Écrans Etanches

Les écrans étanches sont des structures enterrées destinées à réduire, empêcher ou détourner des écoulements souterrains ou établir une coupure imperméable pour isoler un site. Ils sont utilisés à titre provisoire ou définitif pour réaliser soit des ouvrages hydrauliques soit des ouvrages de protection de l’environnement.

Ils sont réalisés à l’aide de coulis autodurcissables à base de bentonite et de ciment, dans des terrains généralement alluvionnaires (sols meubles de faible compacité, hétérogènes, perméables) en présence d’une nappe aquifère. Ils peuvent être linéaires (pour réaliser l’étanchéité de barrage ou de cours d’eau) ou circulaires (pour réaliser, par exemple des enceintes fermées destinées à mettre hors d’eau une fouille ou isoler une zone polluée). Ils doivent être étanches, résistants tout en étant déformables (afin de suivre les mouvements de terrain sans se fissurer) et pérennes sous l’action de l’eau de la nappe phréatique.

La technique consiste à réaliser une tranchée en continu en utilisant comme fluide de perforation, le coulis bentonite-ciment qui en se substituant au sol formera après durcissement l’écran définitif.

Les écrans étanches (d’épaisseur courante 0,50 m) sont mis en place principalement pour deux types d’application : la réalisation de barrières étanches à la migration des eaux souterraines ou d’enceintes de confinement de zones polluées. Leur profondeur peut atteindre jusqu’à 100 mètres.

Les barrières étanches sont utilisées pour la construction de tranchées couvertes, de parkings, de stations de métro, de piles de pont, de quais ou d’écluses.
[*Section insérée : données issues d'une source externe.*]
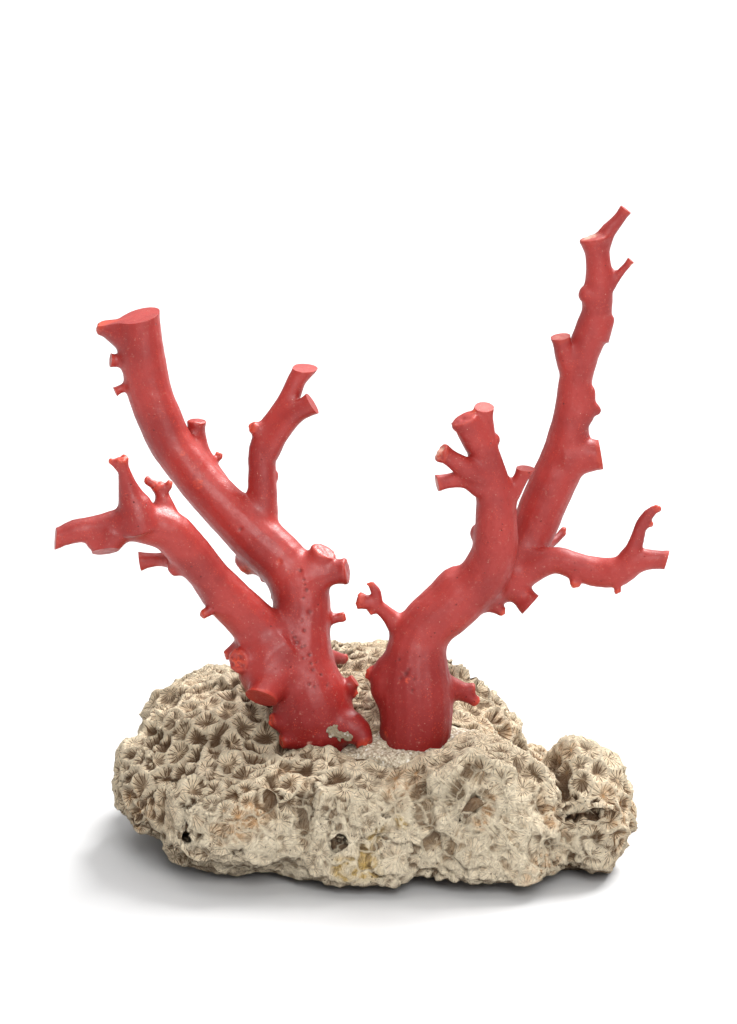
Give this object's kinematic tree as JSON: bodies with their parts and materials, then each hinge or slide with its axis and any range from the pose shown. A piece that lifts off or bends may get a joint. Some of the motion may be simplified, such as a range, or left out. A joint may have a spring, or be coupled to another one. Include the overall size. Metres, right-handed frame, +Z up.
{
  "type": "red coral",
  "caption": "Polished red coral branches with cut-back stubs, set in grey cement on a flat-bottomed block of stony coral.",
  "frame": {"origin": "centre of the flat underside of the stone block", "axes": "+Z up, +X to the right of the front view, -Y towards the front, where the red corals stand"},
  "size_m": [0.2217, 0.1395, 0.2378],
  "materials": {
    "red_coral": "waxy polish",
    "stony_coral": "rough and pitted",
    "cement": "granular"
  },
  "bodies": {
    "root": {"stone_block": "stony_coral", "cement_bed": "cement", "cement_patch": "cement", "left_trunk": "red_coral", "left_tall_branch": "red_coral", "left_slim_branch": "red_coral", "left_low_branch": "red_coral", "right_trunk": "red_coral", "right_short_branch": "red_coral", "right_tall_branch": "red_coral", "right_side_branch": "red_coral"}
  },
  "joints": []
}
Dans ce cas, elles assurent un rôle provisoire en permettant la réalisation des ouvrages à l’abri de la nappe phréatique. Elles peuvent être utilisées à titre définitif pour assurer l’étanchéité de digues, de rivières, de canaux ou de barrages. L’étanchéité complète de l’écran est garantie en le prolongeant et en assurant un ancrage dans une couche inférieure imperméable.

Les enceintes de confinement servent à protéger une zone polluée telle que des décharges ou des sites industriels. Ancrées dans un substratum naturellement étanche ou rendu étanche, elles ceinturent la zone en stoppant la migration et la dispersion des polluants vers les sols ou les eaux souterraines avoisinantes. Les coulis autodurcissables destinés à la réalisation d’écrans étanches sont constitués d’un mélange de ciment (en général un CUEM III), de bentonite spécialement adaptée pour la stabilisation de suspension comportant du ciment et de l’eau avec ajout éventuel d’adjuvants (afin d’adapter le coulis aux conditions particulières de chantiers, fluidification, retard de prise, réduction de l’essorage, etc…).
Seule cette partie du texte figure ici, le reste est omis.